In meinen Augen haben wir hier eine Art Plattenbau-Vorstadt mitten in der Innenstadt. Ähnliche Wohnviertel gibt es zahlreiche auf der Welt, von Nordkorea, über China, Russland, Resteuropa bis hin zu Teilen von Lateinamerika.
Sicherlich haben die Bauten z.b. an der Alexanderstraße eine etwas edlere Fassadengestaltung mit den Ziegeln als Verkleidung. Dennoch sehe ich nichts besonders außergewöhnliches in dem Viertel.
Außerdem erscheint mir das ganze Viertel wie eine relativ unurbane und tote Zone zwischen Friedrichshain, PrenzlauerBerg, Luisenstadt und Mitte.

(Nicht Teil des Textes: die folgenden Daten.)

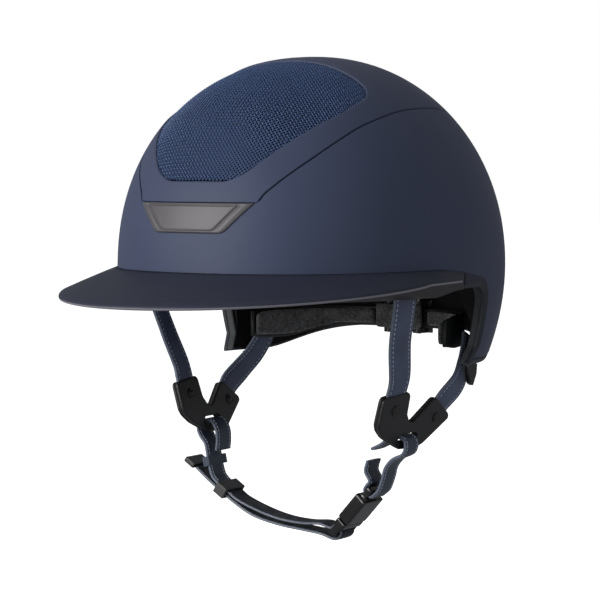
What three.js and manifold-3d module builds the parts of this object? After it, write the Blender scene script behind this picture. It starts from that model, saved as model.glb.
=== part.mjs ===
// Equestrian riding helmet with a wide peak, a meshed crown vent and a four-point harness.
// Millimetres, +Z up, the wearer faces -Y, and +X is the wearer's left.
// The origin is the middle of the head opening, on the level where the shell wall turns vertical.
import * as THREE from 'three';
import Module from 'manifold-3d';

const wasm = await Module();
wasm.setup();
const { Manifold } = wasm;

// ---------------------------------------------------------------- driving dimensions
const shell = {
  frontReach: 130.5, rearReach: 131, halfWidth: 102.8, centreY: 6.3, height: 127,
  planPower: 2.36, frontPower: 2.12, sidePower: 2.21, rearPower: 1.9,
  taperDepth: 70, rearTaper: 0.145, sideTaper: 0.136, wall: 2.8,
};
const gap = 0.4;                 // clearance between neighbouring pieces
const rimLevel = -8;             // lower edge of the shell at the front and the temples
const napeLevel = -56;           // lower edge of the shell behind the ears
const napeRise = { height: 14, startY: 68, endY: 124 };   // how that edge climbs towards the back
const earCorner = { y: 43.5, z: -20, toeY: 37 };
const foam = { thick: 19.5, napeThick: 4.6, thinStart: -8, thinEnd: -40 };
const trimBand = { depth: 3, inset: 7.8, startY: 10.6 };
const panel = { bottom: 40.6, rearBottom: 36, groove: 0.5 };
const vent = { bottom: 52.5, rearY: -25.5, recess: 1.1, thick: 1.4 };
const badgePlate = { top: 40, bottom: 23.2, topHalf: 39.5, bottomHalf: 23.6, proud: 1.9 };
const peakSize = {
  centreY: -40, reach: 145, halfWidth: 110, sweep: 106, edge: 2.6,
  frontEdgeZ: -16.6, sideEdgeZ: -7.4, rimZ: -15.5, endRimZ: -11.2, rimInset: 5.4,
};
const strap = { width: 18, thick: 2 };
const lead = { width: 15, thick: 1.8, y: -6 };
const divider = { plate: 1, slot: new THREE.Vector3(72, -6, -99), leanX: 0.28, turnY: 0.1 };
const rivet = { head: 3.3, shank: 1.6, headThick: 1.1 };
const wing = { pivotX: 11, pivotY: 109.3, thick: 2.2, top: -31.5, bottom: -44.5, pad: 4.6 };
const cradle = { faceY: 113.4, thick: 2.2, halfWidth: 18, top: -27, bottom: -48 };
const buckle = { mouth: [34.4, -151.6], tilt: 48, width: 21, thick: 8.6, length: 20, prong: 5.5 };
const slider = { middle: [-57.4, -141.2], tilt: -32 };

// ---------------------------------------------------------------- materials
const finish = (color, roughness, metalness = 0) =>
  new THREE.MeshStandardMaterial({ color, roughness, metalness });
const paint = finish(0x4b5268, 0.6);
const peakPaint = finish(0x31343f, 0.65);
const weave = finish(0x26406e, 0.55);
const badgePaint = finish(0x4b484c, 0.5);
const blackPlastic = finish(0x1d1c1d, 0.6);
const glossPlastic = finish(0x101013, 0.25);
const greyPlastic = finish(0x3c3d40, 0.6);
const foamBlack = finish(0x1b1c1e, 0.9);
const textile = finish(0x2a2c2f, 0.95);
const leather = finish(0x343c54, 0.55);
const webbing = finish(0x2a3348, 0.7);
const steel = finish(0x55565a, 0.35, 0.8);

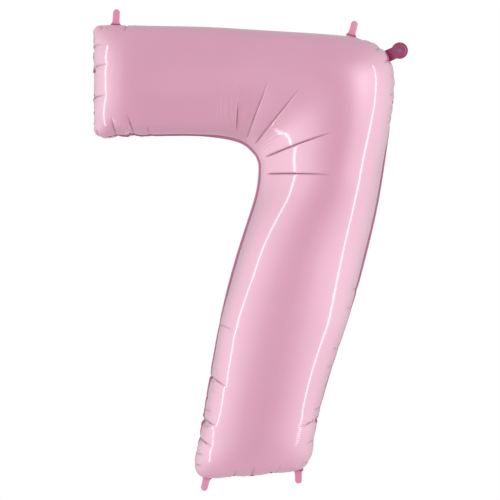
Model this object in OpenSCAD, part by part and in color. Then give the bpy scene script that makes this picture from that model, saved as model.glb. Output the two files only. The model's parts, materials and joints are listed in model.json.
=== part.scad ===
/* [Body] */
// Height of the inflated body, from its bottom seam to its top seam
body_h = 892; // [600:1:1100]
// How round the body stands, as a share of a fully round section
fullness = 1.0; // [0.8:0.01:1.05]

/* [Film] */
// Drawn thickness of one foil ply, which stands in for film of 0.04 mm
film_t = 0.4; // [0.3:0.05:0.6]
// Width of the heat-sealed margin outside the seam
seam_w = 6; // [4:0.5:10]

/* [Hanging tabs] */
// Width of a hanging tab
tab_w = 14; // [10:0.5:20]
// Length of a hanging tab, from the seam margin to its tip
tab_l = 31; // [18:0.5:36]

/* [Filling tail] */
// Radius of the tail's round end
tail_r = 16; // [14:0.5:20]
// Width of the tail where it leaves the seam margin
neck_w = 24; // [20:0.5:28]
// Distance from the seam margin to the centre of the round end
tail_l = 24; // [22:0.5:32]
// Radius of the filling hole in the tail's front ply
fill_hole_r = 5; // [4:0.25:6]
// Length of the self-closing valve inside the body
valve_l = 90; // [60:1:120]

/* [Mesh] */
// Steps across each rib of the inflated skin
across = 16; // [10:2:20]
// Steps along each stretch between two ribs
along = 2; // [1:1:3]

/* [Hidden] */

// The seam is drawn at this height and scaled to body_h.
drawn_h = 892;
k = body_h / drawn_h;
seam_gap = 0.05;
valve_t = 0.3;
valve_w = neck_w - 2;
channel_w = 12;
channel_gap = 0.1;
rim_w = 3;
mouth_inset = rim_w + 0.5;
mouth_end = tail_l + fill_hole_r + 3;
hinge_gap = 0.3;
tab_start = film_t + 0.1;
tail_t = film_t + valve_t + seam_gap + 0.05;
tail_start = tail_t + 0.1;
neck_lift = tail_t - film_t;
neck_clear = 16;
neck_at = 8.12;
top_left_at = 0.64;
top_right_at = 6.74;
bottom_left_share = 0.015;
bottom_right_share = 1;
end_steps = 6;
end_pitch = 75;
corner_r = 18;
fine_along = 6;
tip_steps = 24;

// Ribs from the end of the arm, round the corner and down the leg:
// outer seam x, z, inner seam x, z, and half the depth.
RIBS = [
  [-40,  -31, -38, -241, 103],
  [ 35,  -30,  35, -240, 104],
  [108,  -30, 108, -239, 105],
  [180,  -32, 180, -239, 107],
  [240,  -35, 240, -252, 111],
  [313,  -40, 254, -260, 119],
  [396,  -46, 265, -269, 127],
  [494,  -56, 274, -278, 134],
  [537,  -84, 278, -283, 137],
  [552, -135, 282, -288, 138],
  [542, -230, 286, -300, 134],
  [531, -312, 288, -312, 130],
  [524, -356, 284, -356, 128],
  [516, -400, 271, -400, 125],
  [495, -490, 243, -490, 121],
  [469, -580, 221, -580, 119],
  [439, -670, 203, -670, 115],
  [411, -756, 188, -758, 112],
  [393, -832, 173, -845, 109],
  [378, -905, 160, -922, 107]
];
last = len(RIBS) - 1;

function unit(v) = v / norm(v);
function turn(v) = [-v[1], v[0]];
function rib_row(i) = RIBS[max(0, min(last, i))];
function slope(i) = (rib_row(i + 1) - rib_row(i - 1)) / 2;

// A rib at any place w along the balloon, on a smooth curve through RIBS.
function rib(w) =
  let (i = min(last - 1, floor(w)), t = w - i)
  k * ((2*t*t*t - 3*t*t + 1) * rib_row(i) + (t*t*t - 2*t*t + t) * slope(i)
     + (3*t*t - 2*t*t*t) * rib_row(i + 1) + (t*t*t - t*t) * slope(i + 1));

// The ends' corners are round: how far a rib is drawn in at both its ends.
function draw_in(w) =
  let (short = corner_r - min(w, last - w) * end_pitch)
  short <= 0 ? 0 : corner_r - sqrt(corner_r * corner_r - short * short);
function seam_point(p, q, w) = p + draw_in(w) * unit(q - p);
function outer_seam(w) = let (r = rib(w)) seam_point([r[0], r[1]], [r[2], r[3]], w);
function inner_seam(w) = let (r = rib(w)) seam_point([r[2], r[3]], [r[0], r[1]], w);

// Rise of the closed ends, from 0 at the end seam to 1 one rib further in.
function rise(w) = let (e = min(w, last - w, 1)) sqrt(1 - (1 - e) * (1 - e));
function end_way(w) = w < 1 ? sqrt(1 - rise(w) * rise(w))
                    : w > last - 1 ? -sqrt(1 - rise(w) * rise(w)) : 0;

// Outward direction in the balloon's plane, at the outer and at the inner seam.
function outer_normal(w) =
  unit(turn(outer_seam(min(last, w + 0.04)) - outer_seam(max(0, w - 0.04))));
function inner_normal(w) =
  -unit(turn(inner_seam(min(last, w + 0.04)) - inner_seam(max(0, w - 0.04))));
// Outward direction off the arm's end; the leg's end is its opposite way.
function end_normal(w) = unit(turn(outer_seam(w) - inner_seam(w)));

// Rows of the skin: close together in the rounded ends and at the neck.
ROWS = concat(
  [for (i = [0 : end_steps]) 1 - cos(90 * i / end_steps)],
  [for (i = [1 : 6 * along]) 1 + i / along],
  [for (i = [1 : 2 * fine_along]) 7 + i / fine_along],
  [for (i = [1 : (last - 10) * along]) 9 + i / along],
  [for (i = [end_steps - 1 : -1 : 0]) last - 1 + cos(90 * i / end_steps)]
);
n_rows = len(ROWS);

neck_seam = outer_seam(neck_at);
neck_way = outer_normal(neck_at);
neck_root = neck_seam + (seam_w + hinge_gap) * neck_way;
neck_angle = atan2(neck_way[1], neck_way[0]);

// How far the margin stands off the seam plane to let the valve through.
function lift(p) = abs((p - neck_seam) * turn(neck_way)) < neck_clear
                   && norm(p - neck_seam) < 2 * neck_clear ? neck_lift : 0;

// One point of the front skin: row w, angle a across the rib, on its outer or inner face.
function skin(w, a, inner) =
  let (
    r = rib(w),
    o = outer_seam(w),
    i = inner_seam(w),
    across_way = unit(i - o),
    up = sin(a) * rise(w) * r[4] * fullness,
    flat = o + (i - o) * (1 - cos(a)) / 2,
    normal = -cos(a) * across_way + sin(a) * end_way(w) * end_normal(w),
    p = inner ? flat - film_t * normal : flat,
    l = a == 0 ? lift(o) : 0
  )
  [p[0], -(up + l + (inner ? 0 : film_t)), p[1]];

// One point of the margin's outer edge.
function edge(p, way, inner) =
  let (q = p + seam_w * way, l = lift(p)) [q[0], -(l + (inner ? 0 : film_t)), q[1]];

function side_row(w, inner, end) =
  let (e = end * end_normal(w), on = outer_normal(w), in = inner_normal(w))
  end == 0
  ? concat([edge(outer_seam(w), on, inner)],
           [for (c = [0 : across]) skin(w, 180 * c / across, inner)],
           [edge(inner_seam(w), in, inner)])
  : concat([edge(outer_seam(w), unit(on + e), inner)],
           [for (c = [0 : across])
             edge(outer_seam(w) + (inner_seam(w) - outer_seam(w)) * (1 - cos(180 * c / across)) / 2, e, inner)],
           [edge(inner_seam(w), unit(in + e), inner)]);

function sheet(inner) = concat(
  side_row(0, inner, 1),
  [for (w = ROWS) each side_row(w, inner, 0)],
  side_row(last, inner, -1));

// A closed thin shell from two equal grids of points and the strip that joins their edges.
module shell(rows, cols, top, bottom) {
  n = rows * cols;
  rim = concat([for (c = [0 : cols - 1]) c],
               [for (r = [1 : rows - 1]) r * cols + cols - 1],
               [for (c = [cols - 2 : -1 : 0]) (rows - 1) * cols + c],
               [for (r = [rows - 2 : -1 : 1]) r * cols]);
  m = len(rim);
  polyhedron(
    points = concat(top, bottom),
    faces = concat(
      [for (r = [0 : rows - 2], c = [0 : cols - 2])
        let (a = r * cols + c) each [[a, a + 1, a + cols + 1], [a, a + cols + 1, a + cols]]],
      [for (r = [0 : rows - 2], c = [0 : cols - 2])
        let (a = n + r * cols + c) each [[a, a + cols + 1, a + 1], [a, a + cols, a + cols + 1]]],
      [for (i = [0 : m - 1])
        let (a = rim[i], b = rim[(i + 1) % m]) each [[a, n + a, n + b], [a, n + b, b]]]));
}

module foil_panel() {
  shell(n_rows + 2, across + 3, sheet(false), sheet(true));
}

module front_foil_panel() {
  color("pink") foil_panel();
}

module rear_foil_panel() {
  color("pink") mirror([0, 1, 0]) foil_panel();
}

// Draws a flat outline in the balloon's plane between two depths.
module sheet_of(y0, y1) {
  translate([0, y1, 0]) rotate([90, 0, 0]) linear_extrude(y1 - y0) children();
}

// A strip from the hinge line to a round tip, leaning by an angle off the line's normal.
module tab_outline(lean) {
  tip_r = tab_w / 2;
  up = [sin(lean), cos(lean)];
  side = [cos(lean), -sin(lean)];
  tip = (tab_l - tip_r) * up;
  arc = [for (i = [0 : tip_steps]) let (a = 180 * i / tip_steps)
         tip + tip_r * (sin(a) * up - cos(a) * side)];
  polygon(concat([[-tip_r, tab_start]], arc, [[tip_r, tab_start]]));
}

// A tab is both plies fused together. It stands on the margin at a root [x, z],
// across the direction way in which the margin faces there.
module hanging_tab(root, way, lean) {
  color("hotpink")
    translate([root[0], 0, root[1]]) rotate([0, atan2(way[0], way[1]), 0])
      sheet_of(-film_t, film_t) tab_outline(lean);
}

function margin_root(w) = outer_seam(w) + (seam_w + hinge_gap) * outer_normal(w);
foot_way = -end_normal(last);
function foot_root(share) =
  let (i = inner_seam(last))
  i + (outer_seam(last) - i) * share + (seam_w + hinge_gap) * foot_way;

top_left_root = [0, margin_root(top_left_at)[1]];
top_right_root = margin_root(top_right_at);
bottom_left_root = foot_root(bottom_left_share);
bottom_right_root = foot_root(bottom_right_share);

module hanging_tab_top_left() {
  hanging_tab(top_left_root, [0, 1], 0);
}

module hanging_tab_top_right() {
  hanging_tab(top_right_root, outer_normal(top_right_at), 3);
}

module hanging_tab_bottom_left() {
  hanging_tab(bottom_left_root, foot_way, 19);
}

module hanging_tab_bottom_right() {
  hanging_tab(bottom_right_root, foot_way, 3);
}

// The tail, lying along +X from the hinge line.
module tail_outline(inset = 0) {
  start = inset > 0 ? 0 : tail_start;
  half = neck_w / 2 - inset;
  polygon([[start, -half], [tail_l, -half - 1], [tail_l, half + 1], [start, half]]);
  translate([tail_l, 0]) circle(tail_r - inset, $fn = 64);
}

module at_neck() {
  translate([neck_root[0], 0, neck_root[1]]) rotate([0, -neck_angle, 0]) children();
}

// One ply of the tail: a rim fused to the other ply, and a pocket that holds the valve.
module tail_ply() {
  difference() {
    sheet_of(-tail_t, 0) tail_outline();
    sheet_of(film_t - tail_t, 1) tail_outline(rim_w);
  }
}

// The hole through the front ply and the valve's front film, for the filling nozzle.
module fill_hole() {
  translate([tail_l, 0, 0]) rotate([90, 0, 0])
    cylinder(h = 4 * tail_t, r = fill_hole_r, center = true, $fn = 64);
}

module tail_front_ply() {
  color("palevioletred") at_neck() difference() {
    tail_ply();
    fill_hole();
  }
}

module tail_rear_ply() {
  color("palevioletred") at_neck() mirror([0, 1, 0]) tail_ply();
}

// One film of the valve from x0 to x1: fused along both sides, with a channel between.
module valve_film(x0, x1) {
  difference() {
    sheet_of(-valve_t - seam_gap, 0) translate([x0, -valve_w / 2]) square([x1 - x0, valve_w]);
    sheet_of(-channel_gap, 1) translate([x0 - 1, -channel_w / 2]) square([x1 - x0 + 2, channel_w]);
  }
}

module valve_mouth_film() {
  intersection() {
    valve_film(tail_start, mouth_end);
    sheet_of(-2, 2) tail_outline(mouth_inset);
  }
}

module valve_mouth_front_film() {
  color("lightgrey") at_neck() difference() {
    valve_mouth_film();
    fill_hole();
  }
}

module valve_mouth_rear_film() {
  color("lightgrey") at_neck() mirror([0, 1, 0]) valve_mouth_film();
}

module valve_tongue_front_film() {
  color("lightgrey") at_neck() valve_film(-valve_l, -hinge_gap);
}

module valve_tongue_rear_film() {
  color("lightgrey") at_neck() mirror([0, 1, 0]) valve_film(-valve_l, -hinge_gap);
}

front_foil_panel();
rear_foil_panel();
hanging_tab_top_left();
hanging_tab_top_right();
hanging_tab_bottom_left();
hanging_tab_bottom_right();
tail_front_ply();
tail_rear_ply();
valve_mouth_front_film();
valve_mouth_rear_film();
valve_tongue_front_film();
valve_tongue_rear_film();
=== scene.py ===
"""Looks for the inflated foil numeral: creased skins, sealed margins, tabs, tail and valve."""

import json
import math

import bpy
import numpy as np
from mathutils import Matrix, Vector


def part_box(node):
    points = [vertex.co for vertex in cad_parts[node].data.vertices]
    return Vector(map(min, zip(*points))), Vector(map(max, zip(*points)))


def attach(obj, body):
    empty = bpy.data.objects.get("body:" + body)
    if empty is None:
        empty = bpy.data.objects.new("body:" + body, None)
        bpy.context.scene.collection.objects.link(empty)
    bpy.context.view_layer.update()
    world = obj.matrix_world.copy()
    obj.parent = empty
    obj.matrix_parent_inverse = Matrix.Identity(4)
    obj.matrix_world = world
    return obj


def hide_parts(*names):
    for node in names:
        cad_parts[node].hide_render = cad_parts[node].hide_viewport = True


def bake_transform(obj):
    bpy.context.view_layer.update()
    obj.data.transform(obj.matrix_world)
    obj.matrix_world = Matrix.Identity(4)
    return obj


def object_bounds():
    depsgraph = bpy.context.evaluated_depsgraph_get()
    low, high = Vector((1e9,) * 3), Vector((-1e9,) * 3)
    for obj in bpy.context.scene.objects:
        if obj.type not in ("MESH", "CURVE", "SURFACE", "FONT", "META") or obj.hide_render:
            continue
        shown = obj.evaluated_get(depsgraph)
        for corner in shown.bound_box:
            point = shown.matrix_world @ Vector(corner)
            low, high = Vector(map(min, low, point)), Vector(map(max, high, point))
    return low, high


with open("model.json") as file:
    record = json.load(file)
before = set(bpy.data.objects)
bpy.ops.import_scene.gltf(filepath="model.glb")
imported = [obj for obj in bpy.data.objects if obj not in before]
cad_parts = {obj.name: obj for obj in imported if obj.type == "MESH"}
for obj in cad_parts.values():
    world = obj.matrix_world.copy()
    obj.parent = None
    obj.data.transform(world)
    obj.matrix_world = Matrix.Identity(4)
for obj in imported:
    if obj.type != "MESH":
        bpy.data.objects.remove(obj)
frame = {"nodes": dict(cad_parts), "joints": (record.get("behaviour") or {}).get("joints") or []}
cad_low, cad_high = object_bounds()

MM = 0.001
ROOT = "balloon_body"
FRONT, REAR = 0, 1

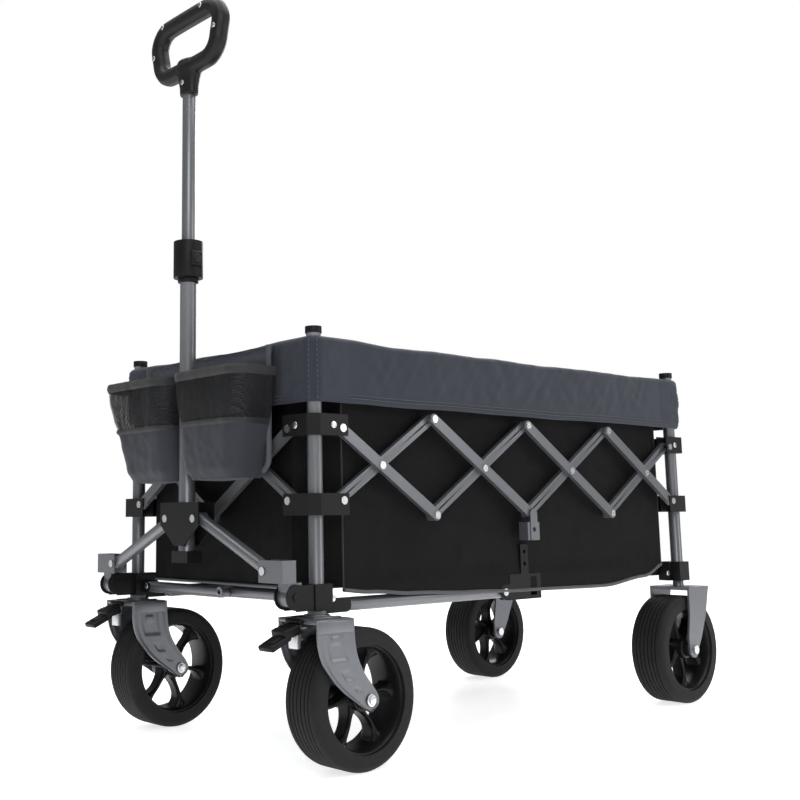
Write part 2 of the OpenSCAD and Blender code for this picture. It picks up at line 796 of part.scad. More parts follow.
// Draws its children in the wagon's own frame when the node asked for has this name
module part(name) {
    translate([-x_mid, 0, 0]) children();
}

for (e = ends, s = sides) part(str(e, "_", s, "_corner")) corner(e, s);
for (e = ends, s = sides) part(str(e, "_", s, "_slider")) slider(e, s);
for (s = sides, b = side_bars) part(str(s, "_bar_", b)) side_bar(s, b);
for (e = ends, b = end_bars) part(str(e, "_bar_", b)) end_bar(e, b);
for (e = ends, s = sides) part(str(e, "_", s, "_wheel")) wheel(e, s);
for (s = sides) part(str("front_", s, "_fork")) front_fork(s);
for (s = sides) part(str(s, "_brake_pedal")) brake_pedal(s);
for (s = sides, e = ends) part(str(s, "_", e, "_rail")) long_rail(s, e);
for (s = sides) part(str(s, "_mid_bracket")) mid_bracket(s);
for (s = sides) part(str(s, "_drop_strap")) drop_strap(s);
for (s = sides) part(str(s, "_cross_rail")) cross_rail(s);
for (s = sides) part(str(s, "_handle_foot")) handle_foot(s);
for (s = sides) part(str(s, "_handle_strut")) handle_strut(s);
translate([-x_mid, 0, 0]) handle_lower_tube();
translate([-x_mid, 0, 0]) handle_upper_tube();
translate([-x_mid, 0, 0]) handle_button();
translate([-x_mid, 0, 0]) handle_grip();
translate([-x_mid, 0, 0]) basket();
translate([-x_mid, 0, 0]) organizer();
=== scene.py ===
"""Looks of a folding camp wagon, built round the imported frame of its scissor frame, wheels and handle."""

import json
import logging
import math
from collections.abc import Callable, Iterable, Sequence
from dataclasses import dataclass, field
from enum import Enum
from typing import Any

import bpy
import numpy as np
from mathutils import Matrix, Vector, noise


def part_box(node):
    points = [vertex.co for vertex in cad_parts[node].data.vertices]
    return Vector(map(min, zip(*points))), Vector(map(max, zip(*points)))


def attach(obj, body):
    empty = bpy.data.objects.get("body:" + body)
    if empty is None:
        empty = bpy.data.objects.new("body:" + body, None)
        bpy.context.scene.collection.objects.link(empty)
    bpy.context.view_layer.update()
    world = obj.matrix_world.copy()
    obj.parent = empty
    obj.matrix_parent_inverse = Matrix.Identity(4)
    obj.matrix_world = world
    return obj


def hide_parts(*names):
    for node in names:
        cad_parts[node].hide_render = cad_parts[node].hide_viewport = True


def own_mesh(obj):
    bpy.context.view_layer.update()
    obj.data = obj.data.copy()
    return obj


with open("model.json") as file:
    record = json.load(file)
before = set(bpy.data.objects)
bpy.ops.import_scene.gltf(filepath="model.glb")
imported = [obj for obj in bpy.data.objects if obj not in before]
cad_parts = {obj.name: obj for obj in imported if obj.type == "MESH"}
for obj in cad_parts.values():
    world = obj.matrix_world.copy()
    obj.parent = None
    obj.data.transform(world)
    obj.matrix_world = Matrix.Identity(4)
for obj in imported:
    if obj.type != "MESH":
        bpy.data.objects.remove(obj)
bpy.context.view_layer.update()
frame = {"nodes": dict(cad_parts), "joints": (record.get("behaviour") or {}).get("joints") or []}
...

Allein die enorme Weitläufigkeit verleiht der Gegend einen Vorstadtcharakter, wie ich finde. Die Dichte an Geschäften, Gaststätten, Gewerbe generell ist nicht sonderlich hoch. Kino International, Café Moskau und co. sind sicherlich solche Einrichtungen, aber im Verhältnis ist das Viertel unterdurchschnittlich belebt.
Dominiert wird das Viertel von Wohnungsbauten, ähnlich wie eine Wohnsiedlung am Stadtrand hat man hier den Eindruck, dass die Menschen die dort leben, und ich kenne selber welche, meist wo anders arbeiten, einkaufen und ihre Freizeit verbringen.
Allgemein halte ich den Zustand zwischen Alexanderplatz und Strausberger Platz daher für vollkommen unwürdig der zentralen Lage gegenüber. Ob nun Abriss oder ergänzende und nachverdichtende Zusatzbauten, das lass ich mal offen stehen, jedoch gefällt mir der städtebauliche Zustand aus genannten Gründen ganz und gar nicht. Soweit aber nur meine Meinung.